→ Work to do: Set down exactly, please, each line from the one containing "Continue the FreeCAD" through the one containing "return colour", both lines included, and no other line.

* * * * *

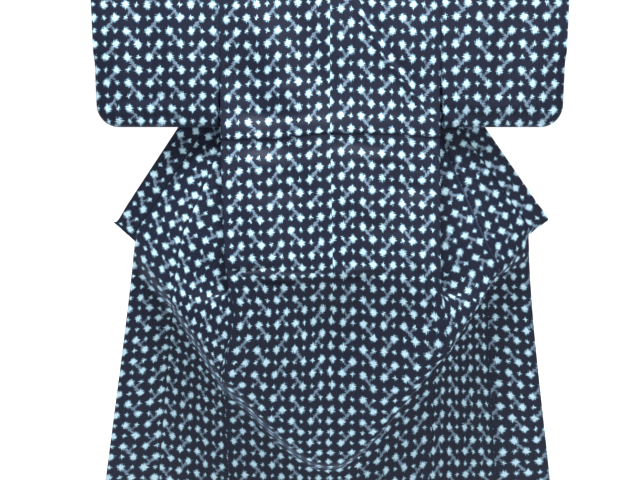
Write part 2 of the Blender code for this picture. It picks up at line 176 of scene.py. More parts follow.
# Blossoms and small crosses stand by turns in every row and column, each in the middle of a cell.
figure_cells = add_node(tree, "VectorMath", {"operation": "ADD"}, {0: cells, 1: (0.5, 0.5, 0)})
cell_number = add_node(tree, "VectorMath", {"operation": "FLOOR"}, {0: figure_cells})
half_number = add_node(tree, "VectorMath", {"operation": "DOT_PRODUCT"}, {
    0: cell_number, 1: (0.5, 0.5, 0)})
half_turn = add_node(tree, "Math", {"operation": "FRACT"}, {0: half_number})
in_cell = add_node(tree, "VectorMath", {"operation": "FRACTION"}, {0: figure_cells})
off_middle = add_node(tree, "VectorMath", {"operation": "MULTIPLY_ADD"}, {
    0: in_cell, 1: (COLUMN_PITCH, ROW_PITCH, 0), 2: (-COLUMN_PITCH / 2, -ROW_PITCH / 2, 0)})
distance = add_node(tree, "VectorMath", {"operation": "ABSOLUTE"}, {0: off_middle})
off = add_node(tree, "SeparateXYZ", (), {"Vector": distance})
# half_turn is 0 in a blossom's cell and a half in a small cross's.
reach_across, reach_down, roundness = [add_node(tree, "Math", {"operation": "MULTIPLY_ADD"}, {
    0: half_turn, 1: 2 * (cross - blossom), 2: blossom}) for blossom, cross in zip(BLOSSOM, SMALL_CROSS)]
petals = []
for axis, figure_reach in (("X", reach_across), ("Y", reach_down)):
    way_out = add_node(tree, "Math", {"operation": "DIVIDE"}, {0: off.outputs[axis], 1: figure_reach})
    petals.append(add_node(tree, "Math", {"operation": "POWER"}, {0: way_out, 1: roundness}))
petal = add_node(tree, "Math", {"operation": "ADD"}, {0: petals[0], 1: petals[1]})
figure, figure_core = [add_node(tree, "MapRange", {"interpolation_type": "SMOOTHSTEP"}, {
    "Value": petal, "From Min": fade[0], "From Max": fade[1],
    "To Min": 1.0, "To Max": 0.0}) for fade in (FIGURE_EDGE, FIGURE_MIDDLE)]

# The bars, on one half of the repeat that is mirrored and moved down a row for the other half.
cell_place = add_node(tree, "SeparateXYZ", (), {"Vector": cells})
past_half = add_node(tree, "Math", {"operation": "SUBTRACT"}, {
    0: cell_place.outputs["X"], 1: MIRROR_COLUMN})
from_middle = add_node(tree, "Math", {"operation": "WRAP"}, {
    0: past_half, 1: COLUMNS_IN_REPEAT / 2, 2: -COLUMNS_IN_REPEAT / 2})
mirrored = add_node(tree, "Math", {"operation": "ABSOLUTE"}, {0: from_middle})
which_half = add_node(tree, "Math", {"operation": "SIGN"}, {0: from_middle})
row_shift = add_node(tree, "Math", {"operation": "MULTIPLY_ADD"}, {
    0: which_half, 1: -0.5, 2: cell_place.outputs["Y"]})
row_place = add_node(tree, "Math", {"operation": "WRAP"}, {
    0: row_shift, 1: ROWS_IN_REPEAT / 2, 2: -ROWS_IN_REPEAT / 2})
half_place = add_node(tree, "CombineXYZ", (), {"X": mirrored, "Y": row_place})
on_bar = add_node(tree, "VectorMath", {"operation": "MULTIPLY_ADD"}, {
    0: half_place, 1: (COLUMN_PITCH, ROW_PITCH, 0), 2: (-COLUMN_PITCH, 0, 0)})
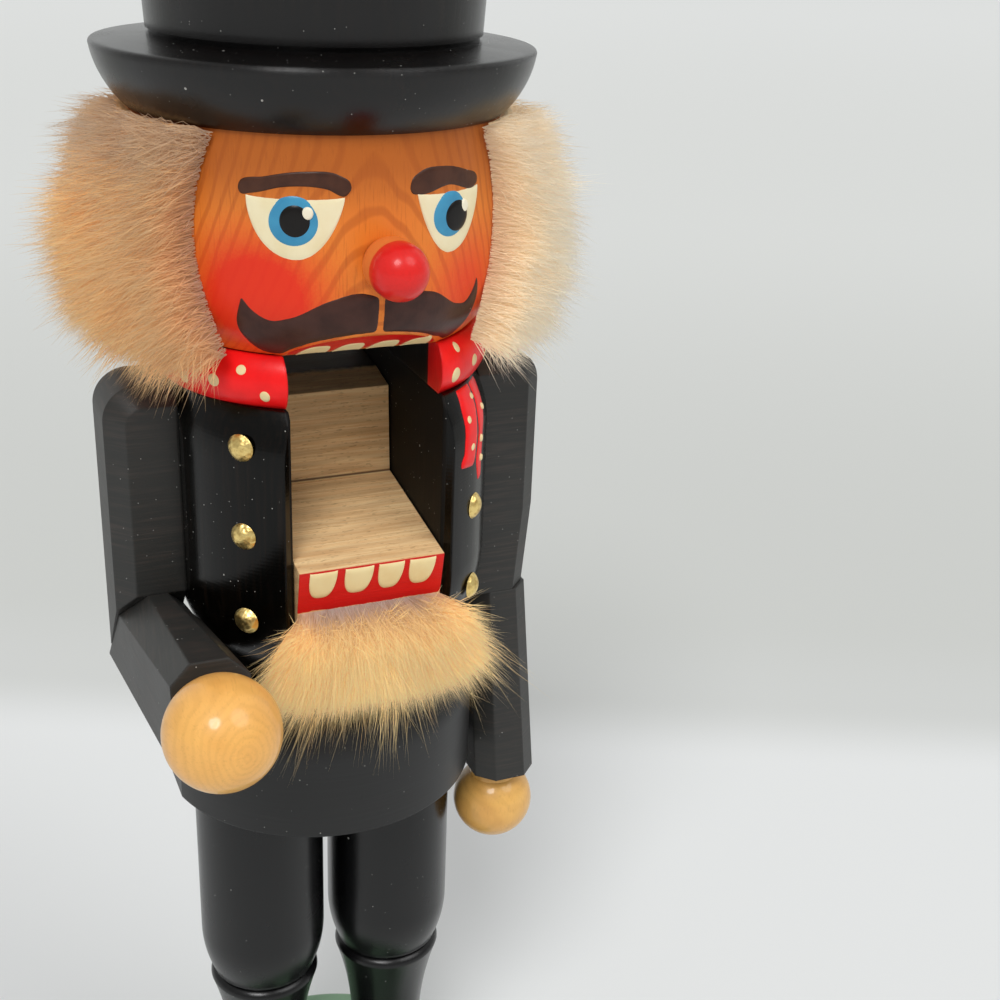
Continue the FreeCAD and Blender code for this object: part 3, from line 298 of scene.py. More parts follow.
class Nodes:
    """A node tree and short ways to add to it."""

    def __init__(self, tree):
        self.tree = tree

    def feed(self, node, inputs):
        for key, value in inputs.items():
            socket = node.inputs[key]
            value = value.socket if isinstance(value, Amount) else value
            if isinstance(value, bpy.types.NodeSocket):
                self.tree.links.new(value, socket)
            else:
                socket.default_value = value

    def node(self, kind, settings=None, inputs=None):
        """Adds a node of a type, with its settings first and then its sockets' values or links."""
        node = self.tree.nodes.new("ShaderNode" + kind)
        for key, value in (settings or {}).items():
            setattr(node, key, value)
        self.feed(node, inputs or {})
        return node

    def layers(self, colour, *others):
        """A colour with others over it, each given with how much of it shows; screen values or
        another node's colour."""
        for part, other in others:
            first, second = (paint(one) if isinstance(one, tuple) else one for one in (colour, other))
            colour = self.node("Mix", dict(data_type="RGBA"), {0: part, 6: first, 7: second}).outputs[2]
        return colour

    def apart(self, vector):
        """The three numbers of a vector."""
        return [Amount(self, socket) for socket in self.node("SeparateXYZ", None, {"Vector": vector}).outputs]


class Finish(Nodes):
    """One material: a Principled shader and the nodes that feed it."""

    def __init__(self, name, **plain):
        self.material = bpy.data.materials.new(name)
        self.material.use_nodes = True
        super().__init__(self.material.node_tree)
        self.shader = self.tree.nodes["Principled BSDF"]
        self.spot = None
        self.set(**plain)

    def stretched(self, size):
        """The object's own coordinates, in units of size millimetres on each axis."""
        self.spot = self.spot or self.node("TexCoord").outputs["Object"]
        return self.node("Mapping", None, {
            "Vector": self.spot, "Scale": [1 / (length * MM) for length in size]}).outputs[0]

    def x_y_z(self):
        """The place on the object, in millimetres."""
        return self.apart(self.stretched((1, 1, 1)))

    def noise(self, size, detail=3.0, rough=0.55, bend=0.0):
        """Cloudy noise, 0 to 1, with lumps of size millimetres on each axis."""
        size = size if isinstance(size, tuple) else (size,) * 3
        node = self.node("TexNoise", None, {
            "Vector": self.stretched(size), "Scale": 1.0, "Detail": detail,
            "Roughness": rough, "Distortion": bend})
        return Amount(self, node.outputs[0])

    def specks(self, cell, share, size):
        """1 on small round specks of dust: in a share of the cells, size is a part of a cell."""
        node = self.node("TexVoronoi", dict(feature="F1"),
                         {"Vector": self.stretched((cell, cell, cell)), "Scale": 1.0})
        pick = self.node("SeparateColor", None, {"Color": node.outputs["Color"]})
        chosen = Amount(self, pick.outputs[0]).rise(1 - share, 1 - share + 0.01)
        width = Amount(self, pick.outputs[1]) * size + 0.3 * size
        near = 1 - (Amount(self, node.outputs["Distance"]) / width).rise(0.6, 1.0)
        return near * chosen

    def grow(self, name):
        """A mesh's own stored number."""
        return Amount(self, self.node("Attribute", dict(attribute_name=name)).outputs["Fac"])

    def eased(self, radius):
        """A normal that rounds the edges over by radius millimetres."""
        return self.node("Bevel", dict(samples=4), {"Radius": radius * MM}).outputs[0]

    def bump(self, height, depth, under=None):
        """A Bump node: height from 0 to 1 stands for depth millimetres."""
        inputs = {"Height": height, "Distance": depth * MM, "Strength": 1.0}
        if under is not None:
            inputs["Normal"] = under
        return self.node("Bump", None, inputs).outputs[0]

    def set(self, **inputs):
        """Feeds the shader's inputs, named with _ for a space, and gives back the material."""
        self.feed(self.shader, {key.replace("_", " "): value for key, value in inputs.items()})
        return self.material


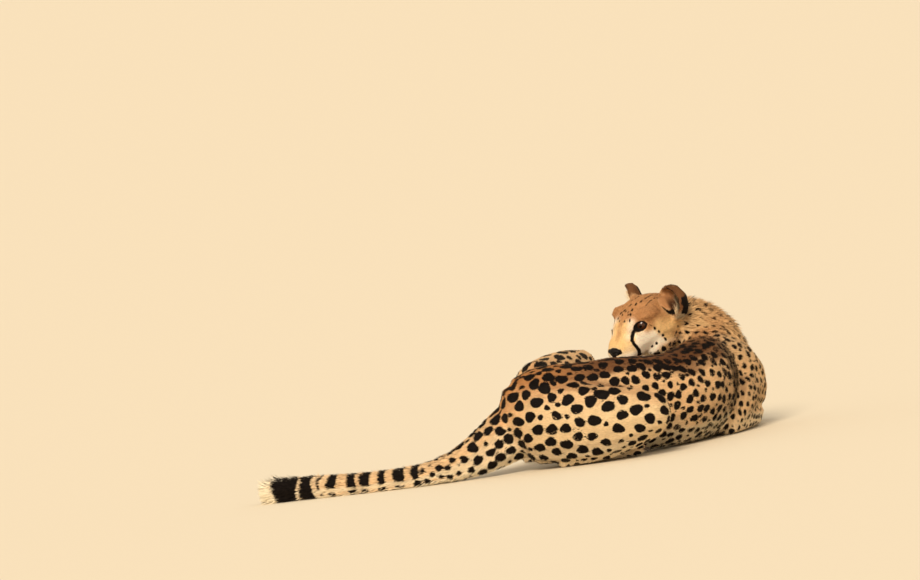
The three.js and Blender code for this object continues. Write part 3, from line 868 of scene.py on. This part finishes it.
# spots: large ones first, at least so far apart, and small ones in what room is left
spotWants = {
    "tries": 18.0, "closest": 0.92, "small": 0.52, "smallGap": 0.74, "vary": 0.13,
    "soft": 0.3,  # how much paler the small ones are
    "cell": 42.0,
    "faceBare": -64, "eyeBare": 27, "ringed": 385,  # none ahead of, nearer to, or nearer the tip than these
    "dashLonger": 1.6, "dashMore": 0.8, "dotMore": 0.7, "dotLonger": 1.1, "dashStray": 1.5,
    "overBack": 0.16,  # how much larger they are along the back
    "withersLess": 0.3,  # and how much smaller over the withers
    "waves": (0.10, 0.07),  # how far each outline departs from an oval
    "farthest": 26.0,  # no spot reaches further than this
}


def chooseSpots():
    draw = np.random.default_rng(5)
    gap = wants["spotGap"][triangles].mean(1)
    picks, share = scatter(corners, spotWants["tries"] / gap ** 2, draw)
    order = draw.permutation(len(picks))
    picks, share = picks[order], share[order]
    point = overTriangle(places, picks, share)
    gap = overTriangle(wants["spotGap"], picks, share)
    cells = cellsOf(point, spotWants["cell"])
    steps = list(itertools.product((-1, 0, 1), repeat=3))
    kept = {}
    chosen = []
    for small, room in ((False, spotWants["closest"]), (True, spotWants["smallGap"])):
        for i in range(len(point)):
            x, y, z = cells[i]
            near = [other for dx, dy, dz in steps for other in kept.get((x + dx, y + dy, z + dz), ())]
            if all(math.dist(point[i], point[other]) >= (gap[i] + gap[other]) / 2 * room for other in near):
                kept.setdefault((x, y, z), []).append(i)
                chosen.append((i, small))
    index, small = np.array(chosen).T
    return point[index], picks[index], share[index], small.astype(bool), draw


def atSpots(values):
    return overTriangle(values, spotFaces, spotShares)


spotPlaces, spotFaces, spotShares, spotSmall, spotDraw = chooseSpots()
spotRadius = atSpots(wants["spotWide"]) / 2
spotRadius *= 1 + spotWants["overBack"] * smoothStep(0.5, 0.95, atSpots(normals) @ upOfBody)
spotRadius *= 1 - spotWants["withersLess"] * nearWithers(spotPlaces)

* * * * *

→ Correct result:
Continue the FreeCAD and Blender code for this object: part 3, from line 298 of scene.py. More parts follow.
class Nodes:
    """A node tree and short ways to add to it."""

    def __init__(self, tree):
        self.tree = tree

    def feed(self, node, inputs):
        for key, value in inputs.items():
            socket = node.inputs[key]
            value = value.socket if isinstance(value, Amount) else value
            if isinstance(value, bpy.types.NodeSocket):
                self.tree.links.new(value, socket)
            else:
                socket.default_value = value

    def node(self, kind, settings=None, inputs=None):
        """Adds a node of a type, with its settings first and then its sockets' values or links."""
        node = self.tree.nodes.new("ShaderNode" + kind)
        for key, value in (settings or {}).items():
            setattr(node, key, value)
        self.feed(node, inputs or {})
        return node

    def layers(self, colour, *others):
        """A colour with others over it, each given with how much of it shows; screen values or
        another node's colour."""
        for part, other in others:
            first, second = (paint(one) if isinstance(one, tuple) else one for one in (colour, other))
            colour = self.node("Mix", dict(data_type="RGBA"), {0: part, 6: first, 7: second}).outputs[2]
        return colour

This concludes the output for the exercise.